Complexity Analysis of Approach 1

  • Time complexity: \(O(n)\) for serialization and deserialization
    • Serialization takes \(O(n)\)
      • build_string traverse all nodes exactly once, which takes \(O(n)\) time.
      • Convert string list to string takes \(O(n)\) time.
    • Deserialization takes \(O(n)\)
      • string split takes \(O(n)\) time.
      • Add string list to queue takes \(O(n)\) time.
      • build_tree goes through all strings, which takes \(O(n)\).
  • Space complexity: \(O(n)\)
    • Serialization takes \(O(n)\) space
      • str_list stores all \(n\) nodes' values and additional \(n - 1\) null values, taking \(O(n)\) space. Each missing child gets an explicit null value. For a full binary tree with \(n\) nodes, the total number of positions is \(2 n - 1\). So the number of nulls is \(2 n - 1 - n = n - 1\).
    • Deserialization takes \(O(n)\)
      • Convert string to list takes \(O(n)\) space.
      • Add strings to queue takes \(O(n)\) space.
Why does a full binary tree with \(n\) nodes have \(2 n - 1\) positions?
  • Each node occupies one position.
  • Each node creates 2 child positions (except the root node).
  • So the total number of positions is \(2 n - 1\). -1 is for the root.

Approach 2: Level Order

We can also use level order traversal for serialization/deserialization. Similarly, we will preserve None nodes to encode structure information.

class Codec:

    def serialize(self, root):
        """Encodes a tree to a single string.
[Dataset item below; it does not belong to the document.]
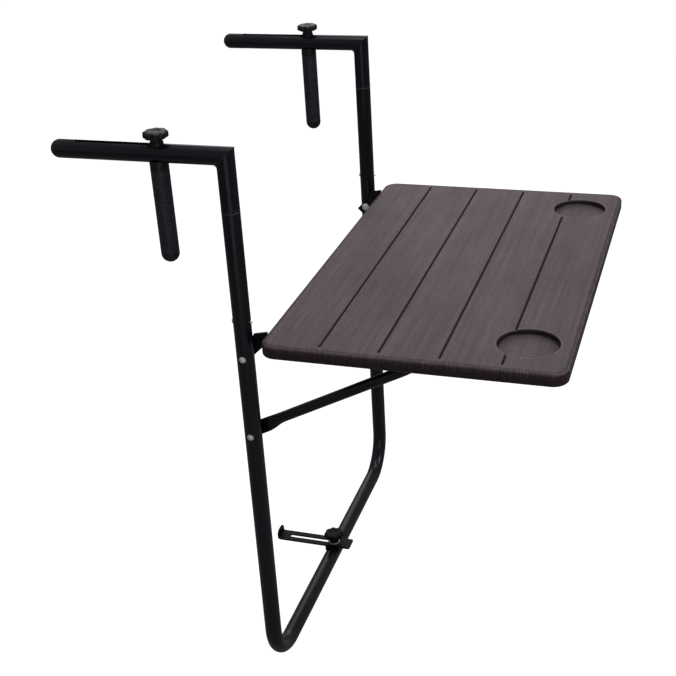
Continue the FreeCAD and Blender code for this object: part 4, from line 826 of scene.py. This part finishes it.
def upper_face():
    """The flat face filled in between its outer line, the grooves and the recesses, then lowered to the relief."""
    lines = [rim_points(TOP_ROUND + 1.6, 0)[:, :2]]
    half_turn = np.linspace(-math.pi / 2, math.pi / 2, 9)
    for groove in GROOVES:
        for offset in GROOVE_OFFSETS[1:]:
            end = np.stack([GROOVE_HALF + offset * np.cos(half_turn), groove + offset * np.sin(half_turn)], 1)
            lines.append(np.concatenate([end, end[::-1] * (-1, 1)]))
    around = circle(120)
    for sign in SIDES:
        for radius in CUP_RADII[1:]:
            lines.append(np.stack([sign * CUP_X + radius * np.cos(around), CUP_Y + radius * np.sin(around)], 1))
    points, edges, start = [], [], 0
    for line in lines:
        number = np.arange(len(line)) + start
        edges += np.stack([number, np.roll(number, -1)], 1).tolist()
        points.append(line)
        start += len(line)
    for groove in GROOVES:
        points.append(np.array([(-GROOVE_HALF, groove), (GROOVE_HALF, groove)]))
        edges.append([start, start + 1])
        start += 2
    filled = delaunay_2d_cdt([Vector(p) for p in np.concatenate(points).tolist()], edges, [], 1, 1e-4)
    flat = np.array([tuple(v) for v in filled[0]])
    level = top_relief(flat[:, 0], flat[:, 1])
    return np.concatenate([flat, level[:, None]], 1), filled[2]


def rim():
    """The ribbed edge from shoulder to foot, and how far each of its points lies in a gap between ribs, which sets the
    painted shade there.
    """
    upright, foot_top = math.pi / 2, FOOT_ROUND - TOP_THICK
    rows = [(TOP_ROUND + 1.6, 0, 0, 0), (TOP_ROUND + 1.0, -0.3, 0, 0), (TOP_ROUND + 0.4, 0, 0.15, 0)]
    rows += [(TOP_ROUND * (1 - math.sin(a)), -TOP_ROUND * (1 - math.cos(a)), min(1.0, 0.6 + a), a)
             for a in np.linspace(0, upright, 8)]
    rows += [(0, -9.5, 0.9, upright), (0, foot_top, 0.7, upright)]
    rows += [(FOOT_ROUND * (1 - math.cos(a)), foot_top - FOOT_ROUND * math.sin(a), 0.5 - 0.3 * a, upright)
             for a in np.linspace(0, upright, 4)[1:]]
    rows += [(TOP_WALL, -TOP_THICK, 0, 0)]
    grid = np.stack([rim_points(*row) for row in rows])
    # How far each point lies in a rib gap, for the painted shade there; the shoulder line below the upper face's edge
    # takes a fixed share
    between = np.stack([min(1.0, 1.4 * depth) * RIM_GAPS for _, _, depth, _ in rows])
    between[1] = 0.4
    faces = skinned(grid)[1]
    x, y, z = grid.reshape(-1, 3)[faces].mean(1).T
    at_slot = (np.abs(np.abs(x) - PLATE_X) < SLOT_HALF) & (y > -TOP_CORNER / 2) & (z < SLOT_TOP - 0.3)
    return grid, faces[~at_slot], between.ravel()


def hollow_underside():
    """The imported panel's own faces below the skin: ribs, bosses, recess floors, rooms and slots for the plates."""
    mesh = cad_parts["tabletop_panel"].data
    mesh.calc_loop_triangles()
    points = np.zeros(len(mesh.vertices) * 3)
    mesh.vertices.foreach_get("co", points)
    points = points.reshape(-1, 3) / MM - (0, TOP_Y, TOP_Z)
    corners = np.zeros(len(mesh.loop_triangles) * 3, int)
    mesh.loop_triangles.foreach_get("vertices", corners)
    corners = corners.reshape(-1, 3)
    x, y, z = np.moveaxis(points[corners], -1, 0)
    beyond = np.stack([np.abs(x) - (TOP_HALF - TOP_CORNER), np.abs(y + TOP_DEPTH / 2) - (TOP_DEPTH / 2 - TOP_CORNER)])
    inset = TOP_CORNER - np.where((beyond > 0).all(0), np.hypot(*beyond), beyond.max(0))
    below = (z < SLOT_TOP).all(1)
    inside = (inset > TOP_WALL - 0.15).all(1) & below
    at_slot = (np.abs(np.abs(x) - PLATE_X) < SLOT_HALF + 0.05).all(1) & (y > -4).all(1) & below
    in_cup = ((np.hypot(np.abs(x) - CUP_X, y - CUP_Y) < CUP_R + 0.2) & (z > CUP_LEVELS[0] - 0.3)).all(1)
    foot = (inset < TOP_WALL + 0.02).all(1) & (z < 0.02 - TOP_THICK).all(1)
    return points, corners[(inside | at_slot) & ~in_cup & ~foot]


def make_tabletop():
    """The panel: upper face, ribbed rim and the hollow side with its ribs, as one piece."""
    upper, edge, under = upper_face(), rim(), hollow_underside()
    points, faces = joined([upper, edge[:2], under])
    skin, rest = np.zeros(len(upper[0])), np.zeros(len(under[0]))
    mesh = bpy.data.meshes.new("panel")
    mesh.from_pydata(((points + (0, TOP_Y, TOP_Z)) * MM).tolist(), [], faces)
    # The first attribute sets the painted shade between the ribs; the second marks the rim
    for name, on_edge in (("rib_gap_shade", edge[2]), ("on_rim", np.ones(len(edge[2])))):
        numbers = mesh.attributes.new(name, "FLOAT", "POINT").data
        numbers.foreach_set("value", np.concatenate([skin, on_edge, rest]))
    clean_faces(mesh, mesh, lambda shell: bmesh.ops.delete(
        shell, geom=[v for v in shell.verts if not v.link_faces], context="VERTS"), reach=4e-6)
    as_object("moulded_panel", mesh, "tabletop", tabletop_finish, ["tabletop_panel"])


make_tabletop()

# ---- Knobs ----


def fluted_grip(neck_height):
    """A neck that flares into a scalloped head with a rounded edge and a shallow dish on top."""
    radius, neck, top = KNOB_R, KNOB_NECK_R, neck_height + KNOB_HEAD
    profile = eased([
        (0, 0, 0), (neck, 0, 0.4), (neck * 0.96, neck_height * 0.8, 1.0), (neck * 1.08, neck_height + 0.1, 0.5),
        (radius - 1.3, neck_height + 0.3, 0.8), (radius, neck_height + 1.5, 0.8), (radius, top - 1.9, 1.0),
        (radius - 1.9, top - 0.25, 1.2), (radius * 0.52, top, 1.2), (radius * 0.40, top - 0.1, 0.8),
        (radius * 0.33, top - 0.85, 0.7), (0, top - 0.95, 0)], 6)
    turn = circle(KNOB_LOBES * 20)[None, :]
    out, height = profile[:, :1], profile[:, 1:]
    scallop = smooth_step(0.55, 0.95, out / radius) * KNOB_FLUTE * (0.5 + 0.5 * np.cos(KNOB_LOBES * turn)) ** 1.6
    reach = out - scallop
    return skinned(np.stack([reach * np.cos(turn), reach * np.sin(turn), height + 0 * turn], -1))


for side, sign in NAMED_SIDES:
    piece(f"clamp_grip_{side}", f"knob_{side}", knob_plastic,
          [moved(fluted_grip(CLAMP_NECK), (sign * LEG_X, CLAMP_Y, CLAMP_KNOB_Z))], [f"clamp_knob_{side}"])
# The hook knob takes the darker plastic as painted shade
piece("rail_hook_grip", "rail_hook_knob", painted_shade_hook_plastic,
      [moved(fluted_grip(HOOK_NECK), (0, LEG_Y, HOOK_KNOB_Z))], ["hook_knob"])

# ---- Pressed and moulded small parts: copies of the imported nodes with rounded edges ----

for side, _ in NAMED_SIDES:
    softened(f"hinge_bracket_{side}", f"hinge_plate_{side}", "tabletop", bracket_coat, 0.35)
    softened(f"brace_catch_{side}", f"brace_clip_{side}", "tabletop", cap_plastic)
    softened(f"post_plug_{side}", f"post_saddle_{side}", f"clamp_post_{side}", cap_plastic)
    softened(f"saddle_washer_{side}", f"arm_saddle_{side}", f"clamp_post_{side}", cap_plastic)
# The hook's strip and the foot saddle take the darker finishes as painted shade
softened("rail_hook_strip", "slotted_hook", "rail_hook", painted_shade_hook_paint)
softened("hook_saddle", "foot_saddle", "frame", painted_shade_hook_plastic)

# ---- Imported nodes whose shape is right: better finishes only ----

PAIRED = {"hook_tube": frame_coat, "arm_cap": cap_plastic, "post_cap": cap_plastic, "post_tube": post_coat,
          "clamp_nut": zinc_plate, "clamp_bolt": zinc_plate}
carried = {f"{node}_{side}": material for node, material in PAIRED.items() for side, _ in NAMED_SIDES}
carried |= dict.fromkeys(("hook_bolt", "hook_washer", "hook_knob_insert"), zinc_plate)
for node, material in carried.items():
    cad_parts[node].data.materials.clear()
    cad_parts[node].data.materials.append(material)

# ---- Floor, light and camera ----

FLOOR_R = 14  # metres
FLOOR_Z = -1.02
IMAGE_SIDE = 676  # pixels
FOCAL_LENGTH = 1215.161  # pixels
SENSOR = 36.0

# Soft square lamps: name, place, the point that they face, side length in metres and power in watts
LAMPS = (("overhead", (0.3, -0.3, 2.0), (0.0, -0.2, -0.3), 1.8, 21),
         ("far_side", (2.5, 0.6, 0.9), (0.0, -0.1, -0.2), 2.0, 11),
         ("front_side", (-0.25, -2.3, 1.55), (-0.1, -0.3, -0.3), 1.0, 16),
         ("camera_side", (-2.2, -0.8, -0.35), (-0.2, 0.0, -0.35), 1.3, 2.6))


def make_stage():
    """A wide floor that the camera sees as white; to all other rays it is grey and takes the lamps' light."""
    turn = circle(96)
    ring = np.stack([FLOOR_R * np.cos(turn), FLOOR_R * np.sin(turn), FLOOR_Z + 0 * turn], 1)
    mesh = bpy.data.meshes.new("floor")
    mesh.from_pydata(ring.tolist(), [], [list(range(len(turn)))])
    floor = bpy.data.objects.new("floor", mesh)
    bpy.context.scene.collection.objects.link(floor)
    material, graph, _, _, shader = new_material("pale_floor")
    shader.inputs["Base Color"].default_value = (0.30, 0.30, 0.30, 1)
    shader.inputs["Roughness"].default_value = 0.9
    seen = graph.add("ShaderNodeLightPath").outputs
    shader.inputs["Emission Color"].default_value = (0.95, 0.95, 0.95, 1)
    graph.link(seen["Is Camera Ray"], shader.inputs["Emission Strength"])
    mesh.materials.append(material)


def make_world():
    """Even soft light from all round; the camera sees it as white."""
    world = bpy.data.worlds.new("studio")
    bpy.context.scene.world = world
    world.use_nodes = True
    world.node_tree.nodes.clear()
    graph = Graph(world.node_tree)
    seen = graph.add("ShaderNodeLightPath").outputs
    light = graph.add("ShaderNodeBackground", {"Color": (1, 1, 1, 1), "Strength": 0.21})
    backdrop = graph.add("ShaderNodeBackground", {"Color": (1, 1, 1, 1), "Strength": 1.0})
    both = graph.add("ShaderNodeMixShader", {0: seen["Is Camera Ray"], 1: light.outputs[0], 2: backdrop.outputs[0]})
    graph.add("ShaderNodeOutputWorld", {"Surface": both.outputs[0]})


def soft_box(name, place, aim, size, power):
    """A square lamp at a place, facing a point."""
    lamp = bpy.data.lights.new(name, "AREA")
    lamp.shape = "SQUARE"
    lamp.size = size
    lamp.energy = power
    thing = bpy.data.objects.new(name, lamp)
    bpy.context.scene.collection.objects.link(thing)
    thing.location = place
    thing.rotation_euler = (Vector(aim) - Vector(place)).to_track_quat("-Z", "Y").to_euler()


def make_camera():
    """The photograph's viewpoint: place, the image's right, down and forward directions, and its angle of view."""
    camera = bpy.data.cameras.new("camera")
    camera.sensor_width = SENSOR
    camera.lens = SENSOR * FOCAL_LENGTH / IMAGE_SIDE
    camera.clip_end = 60
    thing = bpy.data.objects.new("camera", camera)
    bpy.context.scene.collection.objects.link(thing)
    right = Vector((0.30280354, -0.95138585, -0.05634695))
    down = Vector((-0.44377851, -0.08842846, -0.89176288))
    forward = Vector((0.84342791, 0.29503453, -0.44898105))
    turn = Matrix((right, -down, -forward)).transposed().to_4x4()
    thing.matrix_world = Matrix.Translation((-1.5261595, -0.5739208, 0.4514220)) @ turn
    bpy.context.scene.camera = thing


make_stage()
make_world()
for lamp in LAMPS:
    soft_box(*lamp)
make_camera()
bpy.context.scene.view_settings.view_transform = "Standard"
        :type root: TreeNode
        :rtype: str
        """
        if not root:
            return ""

        values = []
        values.append(str(root.val))
        queue = deque([root])
        while queue:
            curr_node = queue.popleft()

            if curr_node.left:
                queue.append(curr_node.left)
                values.append(str(curr_node.left.val))
            else:
                values.append("null")

            if curr_node.right:
                queue.append(curr_node.right)
                values.append(str(curr_node.right.val))
            else:
                values.append("null")

        return ",".join(values)

    def deserialize(self, data):
        """Decodes your encoded data to tree.

        :type data: str
        :rtype: TreeNode
        """

        # Empty string
        if not data:
            return None

        value_str_list = data.split(",")
        root = TreeNode(value_str_list[0])
        idx = 1  # index of value string list, starting from the 2nd element since the first one is created for root
        prev_level = deque([root])
        while prev_level:
            prev_node = prev_level.popleft()
            left_value_str = value_str_list[idx]
            if left_value_str != "null":
                left_node = TreeNode(int(left_value_str))
                prev_node.left = left_node
                prev_level.append(left_node)

            idx += 1
            right_value_str = value_str_list[idx]
            if right_value_str != "null":
                right_node = TreeNode(int(right_value_str))
                prev_node.right = right_node
                prev_level.append(right_node)

            idx += 1

        return root

Complexity Analysis of Approach 2

  • Time complexity: \(O(n)\)
    • Serialization: \(O(n)\)
      • Using queue to go through all \(n\) nodes exactly once, which takes \(O(n)\).
      • string join takes \(O(n)\).
    • Deserialization: \(O(n)\)
      • string split takes \(O(n)\) time.
      • Go through all \(n\) nodes to build tree which takes \(O(n)\) time.
  • Space complexity: \(O(n)\)
    • Serialization: \(O(n)\)
      • value list stores values of \(n\) nodes and \(n - 1\) None nodes, takes \(O(n)\) space.
      • the queue size reaches the peak when storing the last level of nodes. For a full binary tree, the last level has \(n / 2\) nodes.
    • Deserialization: \(O(n)\)
      • Storing slitted strings takes \(O(n)\) space.
      • The prev_queue stores at most \(n / 2\) nodes, taking \(O(n)\) space.

Comparison of Different Approaches

The table below summarize the time complexity and space complexity of different approaches:

Approach Time Complexity Space Complexity
Approach - Preorder/Postorder \(O(n)\) \(O(n)\)
Approach - Level Order \(O(n)\) \(O(n)\)

Test

  • Tree is empty (None).
  • Tree contains only one node.
  • Tree is highly unbalanced (linked list-like structure).